- _Given instruction_
Begin with the first line of the listing and quote every line through the one containing "base_t = 2; // [1:0.25:3]"; give only those lines.

========

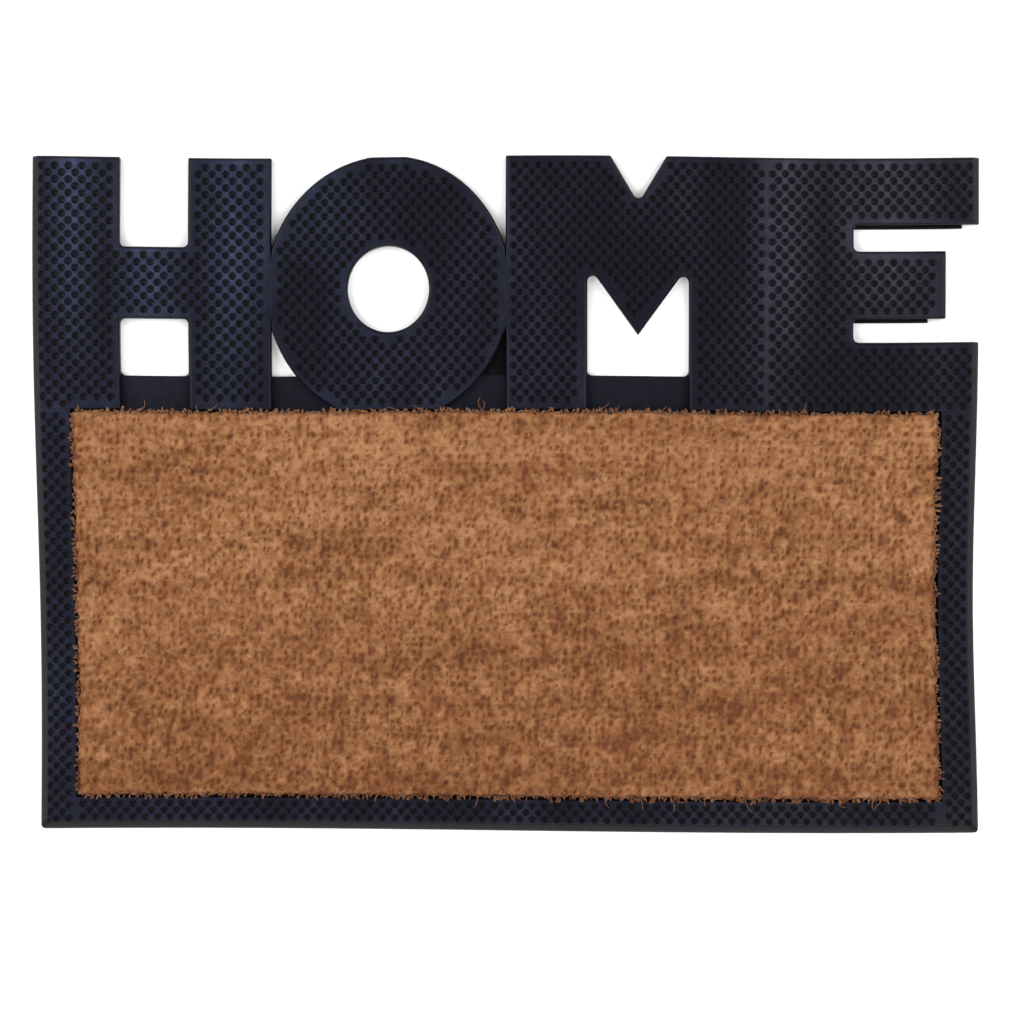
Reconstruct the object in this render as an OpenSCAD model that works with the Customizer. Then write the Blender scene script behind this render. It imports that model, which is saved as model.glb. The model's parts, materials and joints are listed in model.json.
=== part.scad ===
// Door mat: a moulded rubber surround with a header of four cut-out block
// letters, and a coir panel bonded into its tray. Millimetres. The origin is on
// the floor at the middle of the mat, +X runs along the header and +Y points
// from the coir panel to the header.

/* [Overall] */
// Width of the mat, left to right
mat_w = 700; // [580:10:900]
// Depth of the mat, from the front edge to the tops of the letters
mat_d = 500; // [420:10:700]
// Thickness of the rubber, floor to tread
rubber_t = 9; // [6:0.5:14]
// Thickness of the thin base sheet under the coir panel and between the letters
base_t = 2; // [1:0.25:3]

/* [Edges and borders] */
// Width of the left and right borders beside the coir panel
side_border_w = 27.5; // [22:0.5:50]
// Width of the front border
front_border_w = 24; // [20:0.5:50]
// Width of the bevelled lip along the outer edges
lip_w = 6; // [3:0.5:10]
// Rubber left standing at the very edge of the lip
lip_edge_t = 1.5; // [1:0.25:3]
// How far the base sheet stops short of the outer edges
base_inset = 14; // [11:0.5:18]

/* [Header] */
// Height of the letters, from the coir panel to the back edge
header_d = 188; // [156:1:240]
// Depth of the plain strip that ties the feet of the letters together
web_d = 25.5; // [18:0.5:32]
// Radius of the inner corners of the letters
corner_r = 4; // [2:0.5:6]
// Width of the thin skin that closes the gap between the feet of O and M
skin_w = 24; // [20:1:32]
// Depth of that skin, up from the plain strip
skin_d = 38; // [30:1:45]
// Drawn width of the letter H, before the row is fitted to the mat
h_w = 177; // [150:1:215]
// Drawn width of the space that the letter O fills
o_w = 173; // [145:1:210]
// Drawn width of the letter M
m_w = 193; // [165:1:235]
// Drawn width of the letter E
e_w = 157; // [130:1:190]

/* [Letter H] */
// Width of the left post
h_left_post_w = 65; // [50:0.5:68]
// Width of the right post
h_right_post_w = 61.5; // [50:0.5:68]
// Depth of the notch above the crossbar
h_notch_d = 66.5; // [50:0.5:75]
// Depth of the crossbar
h_bar_d = 53.5; // [40:0.5:60]

/* [Letter O] */
// How far the ring tucks in behind the letters beside it, on each side
o_tuck = 4; // [2:0.5:8]
// How much the back edge trims off the top of the ring
o_top_trim = 1; // [0.5:0.5:4]
// How much the coir panel trims off the foot of the ring
o_foot_trim = 9; // [4:0.5:14]
// Width of the hole
o_hole_w = 60; // [40:1:80]
// Height of the hole
o_hole_d = 64; // [40:1:80]

/* [Letter M] */
// Width of the left leg
m_left_leg_w = 60.5; // [48:0.5:64]
// Width of the right leg
m_right_leg_w = 57.5; // [48:0.5:64]
// Width of the notch at its open end
m_notch_w = 41.5; // [30:0.5:46]
// Depth of the notch
m_notch_d = 35; // [20:0.5:42]
// Height of the point of the window above the plain strip
m_point_h = 30; // [20:0.5:40]
// Height of the shoulders of the window above the plain strip
m_shoulder_h = 82; // [60:0.5:90]

/* [Letter E] */
// Width of the stem
e_stem_w = 64; // [50:0.5:76]
// Depth of the top arm
e_top_arm_d = 49.5; // [40:0.5:54]
// Depth of the upper slot
e_upper_slot_d = 19.5; // [12:0.5:24]
// Depth of the middle arm
e_mid_arm_d = 50; // [40:0.5:54]
// Depth of the lower slot
e_lower_slot_d = 17.5; // [12:0.5:22]
// How much shorter the middle arm is than the others
e_mid_arm_cut = 25; // [0:0.5:40]
// Width of the thin flash left along the underside of the upper two arms
e_flash_w = 2.5; // [1:0.5:3]
// How far the flash stops short of the end of its arm
e_flash_short = 13; // [7:0.5:30]

/* [Coir panel] */
// Gap between the coir panel and the walls of the tray
coir_gap = 0.5; // [0.25:0.25:1.5]
// Thickness of the adhesive film under the backing
film_t = 0.5; // [0.25:0.25:1]
// Thickness of the backing sheet that holds the fibres
backing_t = 2; // [1:0.25:4]
// Height of the clipped pile above its backing
pile_h = 10.5; // [6:0.5:18]
// Radius of the pile's corners in plan
pile_corner_r = 5; // [2:0.5:10]
// Height of the worn shoulder round the top of the pile
pile_shoulder_h = 2; // [0.5:0.5:3]

/* [Hidden] */
$fn = 48;
// A cutter reaches this far past the face that it cuts
past = 5;

rubber_colour = "#24252d";
base_colour = "#1b1c22";
film_colour = "#c9c2a6";
backing_colour = "#3a2c22";
coir_colour = "#a5713f";

// Edges of the mat, and the line where the header meets the coir panel
left_x = -mat_w / 2;
right_x = mat_w / 2;
front_y = -mat_d / 2;
back_y = mat_d / 2;
coir_line_y = back_y - header_d;
web_y = coir_line_y + web_d;
// Cuts between the feet of a letter start this low, clear of the coir panel's edge
feet_cut_y = coir_line_y - past - corner_r;

// The row of letters is stretched or squeezed to fill the mat's width
row_fit = mat_w / (h_w + o_w + m_w + e_w);
h_x = left_x;
o_x = h_x + h_w * row_fit;
m_x = o_x + o_w * row_fit;
e_x = m_x + m_w * row_fit;

// Letter H: the crossbar hangs below the notch, and the window takes the rest
h_open_x = h_x + h_left_post_w;
h_open_w = o_x - h_right_post_w - h_open_x;
h_bar_top_y = back_y - h_notch_d;
h_bar_foot_y = h_bar_top_y - h_bar_d;

// Letter O: a ring trimmed at its top, at its foot and by both neighbours
o_mid_x = (o_x + m_x) / 2;
o_mid_y = (back_y + o_top_trim + coir_line_y - o_foot_trim) / 2;
o_ring_w = m_x - o_x + 2 * o_tuck;
o_ring_d = header_d + o_top_trim + o_foot_trim;

// Letter M
m_open_x = m_x + m_left_leg_w;
m_open_w = e_x - m_right_leg_w - m_open_x;
m_mid_x = m_open_x + m_open_w / 2;

// Letter E, from its top arm down to its lower slot
e_open_x = e_x + e_stem_w;
e_upper_slot_y = back_y - e_top_arm_d - e_upper_slot_d;
e_lower_slot_y = e_upper_slot_y - e_mid_arm_d - e_lower_slot_d;

// Tray that the coir panel lies in
tray_x = left_x + side_border_w;
tray_w = mat_w - 2 * side_border_w;
tray_y = front_y + front_border_w;
tray_d = coir_line_y - tray_y;
film_z = base_t;
backing_z = film_z + film_t;
pile_z = backing_z + backing_t;

// ---------- Shared shapes ----------

// A flat opening with round corners, to be cut out of a letter
module round_window(x, y, w, d, r = corner_r) {
    translate([x + r, y]) square([w - 2 * r, d]);
    translate([x, y + r]) square([w, d - 2 * r]);
    for (cx = [x + r, x + w - r], cy = [y + r, y + d - r])
        translate([cx, cy]) circle(r);
}

// An ellipse from its full width and height
module oval(w, d) {
    scale([1, d / w]) circle(d = w);
}

// The wedge that a straight bevelled lip loses, along +Y from y = 0,
// with the outer edge of the mat at x = 0 and the rubber at x > 0
module lip_wedge(length) {
    rise = (rubber_t - lip_edge_t) / lip_w;
    rotate([90, 0, 180])
        linear_extrude(length)
            polygon([
                [past, lip_edge_t - rise * past],
                [-lip_w - past, rubber_t + rise * past],
                [past, rubber_t + rise * past]
            ]);
}

// All three bevelled lips of the mat: the left, right and front edges
module lip_cut() {
    side_y = front_y - past;
    side_d = mat_d + 2 * past;
    translate([left_x, side_y, 0]) lip_wedge(side_d);
    mirror([1, 0, 0])
        translate([left_x, side_y, 0]) lip_wedge(side_d);
    translate([right_x + past, front_y, 0])
        rotate([0, 0, 90]) lip_wedge(mat_w + 2 * past);
}

// The two thin fillets of the base sheet in the lower corners of a window
module web_fillets(x, w) {
    difference() {
        translate([x, web_y]) square([w, corner_r]);
        round_window(x, web_y, w, 3 * corner_r);
    }
}

// Space of the base sheet, which every other rubber piece is stepped to fit
module base_space() {
    linear_extrude(base_t) {
        translate([left_x + base_inset, front_y + base_inset])
            square([mat_w - 2 * base_inset, web_y - front_y - base_inset]);
        web_fillets(h_open_x, h_open_w);
        web_fillets(m_open_x, m_open_w);
    }
}

// A tread piece: its outline at full height, less the lips and the base sheet
module tread() {
    color(rubber_colour)
        difference() {
            linear_extrude(rubber_t) children();
            lip_cut();
            base_space();
        }
}

// Thin rubber at floor level that the mould leaves beside a letter
module skin() {
    color(rubber_colour)
        difference() {
            linear_extrude(base_t) children();
            base_space();
        }
}

// A layer of the coir panel, inside the tray walls
module coir_layer(z, h) {
    translate([tray_x + coir_gap, tray_y + coir_gap, z])
        cube([tray_w - 2 * coir_gap, tray_d - 2 * coir_gap, h]);
}

// ---------- Rubber surround ----------

module base_sheet() {
    color(base_colour) base_space();
}

module border_left() {
    tread() translate([left_x, front_y]) square([side_border_w, mat_d - header_d]);
}

module border_right() {
    tread() translate([right_x - side_border_w, front_y])
        square([side_border_w, mat_d - header_d]);
}

module border_front() {
    tread() translate([tray_x, front_y]) square([tray_w, front_border_w]);
}

// ---------- Letters ----------

module letter_h() {
    tread() difference() {
        translate([h_x, coir_line_y]) square([o_x - h_x, header_d]);
        round_window(h_open_x, h_bar_top_y, h_open_w, h_notch_d + past + corner_r);
        // the window runs on down over the strip where only the base sheet is left
        round_window(h_open_x, feet_cut_y, h_open_w, h_bar_foot_y - feet_cut_y);
    }
}

module letter_o() {
    union() {
        tread() difference() {
            intersection() {
                translate([o_mid_x, o_mid_y]) oval(o_ring_w, o_ring_d);
                translate([o_x, coir_line_y]) square([m_x - o_x, header_d]);
            }
            translate([o_mid_x, o_mid_y]) oval(o_hole_w, o_hole_d);
        }
        skin() translate([m_x - skin_w, web_y]) square([skin_w, skin_d]);
    }
}

// The five-sided window of the letter M, and the space between its feet
module m_window() {
    shoulder_y = web_y + m_shoulder_h;
    offset(r = corner_r) offset(delta = -corner_r)
        polygon([
            [m_open_x, feet_cut_y],
            [m_open_x + m_open_w, feet_cut_y],
            [m_open_x + m_open_w, shoulder_y],
            [m_mid_x, web_y + m_point_h],
            [m_open_x, shoulder_y]
        ]);
}

// The V notch in the top of the letter M, with its point rounded
module m_notch() {
    slope = m_notch_w / 2 / m_notch_d;
    offset(r = corner_r) offset(delta = -corner_r)
        polygon([
            [m_mid_x, back_y - m_notch_d],
            [m_mid_x + m_notch_w / 2 + slope * 2 * past, back_y + 2 * past],
            [m_mid_x - m_notch_w / 2 - slope * 2 * past, back_y + 2 * past]
        ]);
}

module letter_m() {
    tread() difference() {
        translate([m_x, coir_line_y]) square([e_x - m_x, header_d]);
        m_notch();
        m_window();
    }
}

// The flash under one arm of the letter E: the arm's lower edge and its end
module e_flash(edge_y, end_x) {
    // it starts inside the stem and runs on under the arm
    from_x = e_open_x - corner_r;
    translate([from_x, edge_y - e_flash_w])
        square([end_x - e_flash_short - from_x, 2 * e_flash_w]);
}

module letter_e() {
    slot_w = right_x - e_open_x + past + corner_r;
    union() {
        tread() difference() {
            translate([e_x, coir_line_y]) square([right_x - e_x, header_d]);
            round_window(e_open_x, e_upper_slot_y, slot_w, e_upper_slot_d);
            round_window(e_open_x, e_lower_slot_y, slot_w, e_lower_slot_d);
            translate([right_x - e_mid_arm_cut, e_lower_slot_y])
                square([e_mid_arm_cut + past,
                    e_upper_slot_y + e_upper_slot_d - e_lower_slot_y]);
        }
        skin() {
            e_flash(e_upper_slot_y + e_upper_slot_d, right_x);
            e_flash(e_lower_slot_y + e_lower_slot_d, right_x - e_mid_arm_cut);
        }
    }
}

// ---------- Coir panel ----------

module adhesive_film() {
    color(film_colour) coir_layer(film_z, film_t);
}

module coir_backing() {
    color(backing_colour) coir_layer(backing_z, backing_t);
}

// The clipped fibres as one block: straight sides, then a worn shoulder
module coir_pile() {
    x = tray_x + coir_gap;
    y = tray_y + coir_gap;
    w = tray_w - 2 * coir_gap;
    d = tray_d - 2 * coir_gap;
    color(coir_colour) {
        translate([0, 0, pile_z])
            linear_extrude(pile_h - pile_shoulder_h)
                round_window(x, y, w, d, pile_corner_r);
        translate([0, 0, pile_z + pile_h - pile_shoulder_h])
            linear_extrude(pile_shoulder_h)
                round_window(x + pile_shoulder_h, y + pile_shoulder_h,
                    w - 2 * pile_shoulder_h, d - 2 * pile_shoulder_h, pile_corner_r);
    }
}

base_sheet();
border_left();
border_right();
border_front();
letter_h();
letter_o();
letter_m();
letter_e();
adhesive_film();
coir_backing();
coir_pile();
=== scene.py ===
"""Looks of a door mat: a dimpled rubber surround with four cut-out letters, and a panel of clipped coir.

Every length is in metres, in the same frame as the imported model: the floor is at z = 0, +X runs along the
letters and +Y points from the coir panel to the letters.
"""

import json
import logging
import math
from dataclasses import dataclass, field
from enum import Enum

import bmesh
import bpy
import numpy as np
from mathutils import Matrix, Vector
from mathutils.bvhtree import BVHTree

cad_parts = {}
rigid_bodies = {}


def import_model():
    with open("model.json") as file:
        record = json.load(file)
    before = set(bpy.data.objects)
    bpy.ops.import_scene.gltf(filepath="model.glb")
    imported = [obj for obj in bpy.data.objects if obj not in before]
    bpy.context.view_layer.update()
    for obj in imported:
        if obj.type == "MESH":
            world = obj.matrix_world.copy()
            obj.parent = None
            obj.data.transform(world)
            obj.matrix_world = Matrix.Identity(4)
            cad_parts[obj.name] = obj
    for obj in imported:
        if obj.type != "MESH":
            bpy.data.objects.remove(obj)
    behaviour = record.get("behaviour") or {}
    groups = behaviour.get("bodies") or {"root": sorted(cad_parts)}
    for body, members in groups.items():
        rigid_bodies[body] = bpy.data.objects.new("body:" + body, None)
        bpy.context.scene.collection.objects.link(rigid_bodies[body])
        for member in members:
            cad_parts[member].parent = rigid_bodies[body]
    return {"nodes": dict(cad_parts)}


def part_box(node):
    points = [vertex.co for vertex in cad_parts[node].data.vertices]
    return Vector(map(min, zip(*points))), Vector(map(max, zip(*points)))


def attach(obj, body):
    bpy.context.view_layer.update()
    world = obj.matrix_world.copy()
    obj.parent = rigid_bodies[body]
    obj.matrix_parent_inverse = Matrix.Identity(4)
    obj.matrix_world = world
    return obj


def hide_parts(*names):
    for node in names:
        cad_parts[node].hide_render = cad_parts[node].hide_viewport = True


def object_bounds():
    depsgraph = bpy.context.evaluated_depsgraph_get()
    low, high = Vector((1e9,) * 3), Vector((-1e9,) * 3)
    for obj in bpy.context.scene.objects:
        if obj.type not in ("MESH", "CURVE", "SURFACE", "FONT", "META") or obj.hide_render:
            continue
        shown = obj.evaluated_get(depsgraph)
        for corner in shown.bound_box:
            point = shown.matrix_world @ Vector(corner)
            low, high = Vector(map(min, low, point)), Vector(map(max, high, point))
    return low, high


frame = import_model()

MM = 0.001
BODY = "root"
# points nearer than this are one point
MERGE_GAP = 2e-6
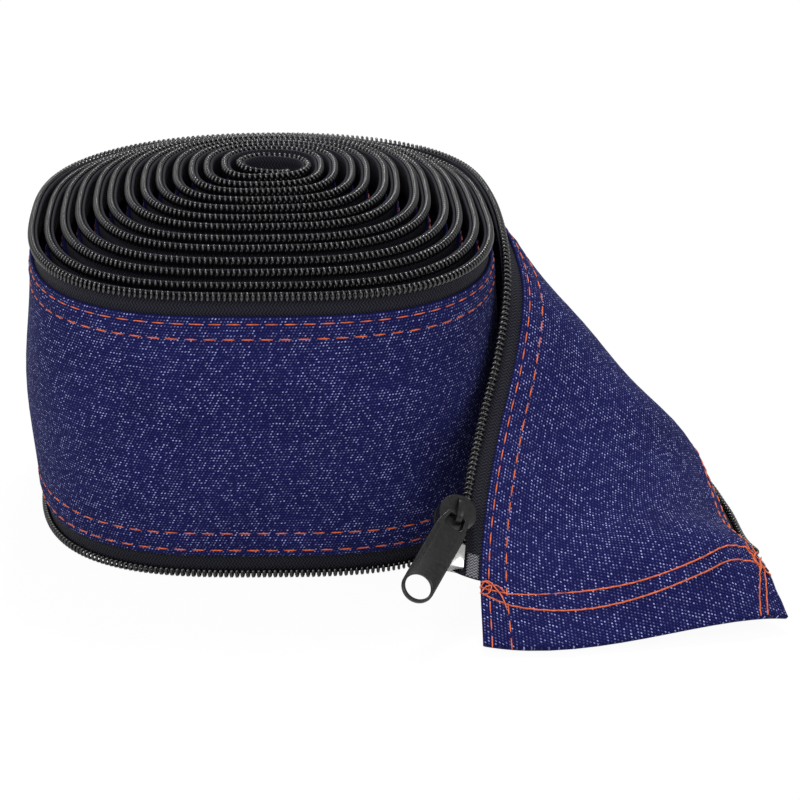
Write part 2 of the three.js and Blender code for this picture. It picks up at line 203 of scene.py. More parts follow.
class Strip:
    """The sheet in space.

    A place runs 0 to 1 through the folded core, 1 to 2 through the roll and 2 to 3 along the
    free end, to the hem. Inside the class all lengths are millimetres.
    """

    def __init__(self, sizes: StripSizes, roll: RollSizes, flap: FlapSizes, shift: Vector) -> None:
        """Works out the rails and the core's knots.

        Args:
            sizes: Section of the strip.
            roll: Shape of the roll.
            flap: Shape of the free end.
            shift: Offset from the roll's own frame to the part's frame, in metres.
        """
        self.sizes, self.roll, self.flap = sizes, roll, flap
        self.fine = Fineness()
        self.shift = np.array(shift)
        self.inner_wind = -2 * math.pi * roll.turns
        tail = [self.spiral(np.array([self.inner_wind + t]))[0] for t in roll.tail_winds]
        self.core_knots = np.array([*roll.core, *tail], float)
        self.core_share = len(roll.core) / (len(roll.core) + 2)
        knots = (flap.lower, flap.low, flap.high, flap.upper)
        levels = [share * sizes.width for share in flap.places]
        self.rails = [self._rail(points, level) for points, level in zip(knots, levels)]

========

- _Reply to the exercise_
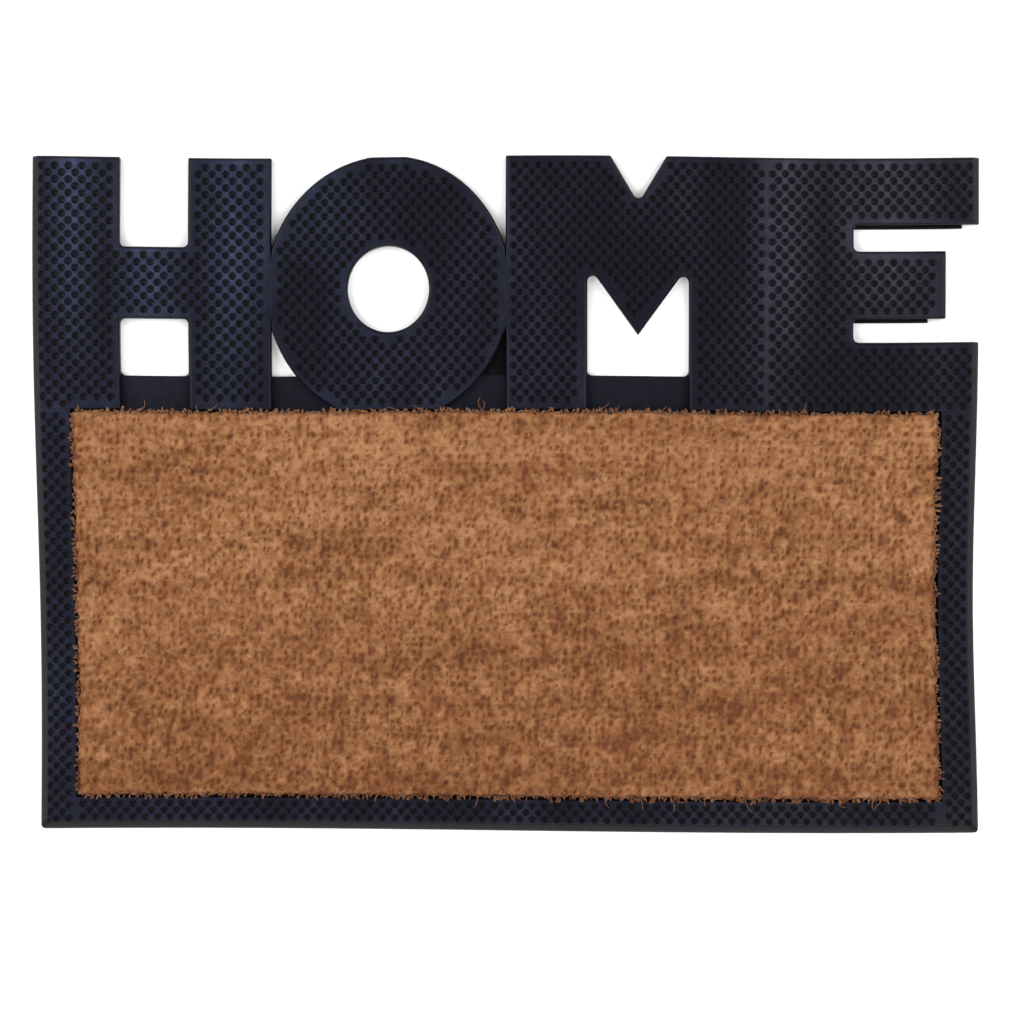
Reconstruct the object in this render as an OpenSCAD model that works with the Customizer. Then write the Blender scene script behind this render. It imports that model, which is saved as model.glb. The model's parts, materials and joints are listed in model.json.
=== part.scad ===
// Door mat: a moulded rubber surround with a header of four cut-out block
// letters, and a coir panel bonded into its tray. Millimetres. The origin is on
// the floor at the middle of the mat, +X runs along the header and +Y points
// from the coir panel to the header.

/* [Overall] */
// Width of the mat, left to right
mat_w = 700; // [580:10:900]
// Depth of the mat, from the front edge to the tops of the letters
mat_d = 500; // [420:10:700]
// Thickness of the rubber, floor to tread
rubber_t = 9; // [6:0.5:14]
// Thickness of the thin base sheet under the coir panel and between the letters
base_t = 2; // [1:0.25:3]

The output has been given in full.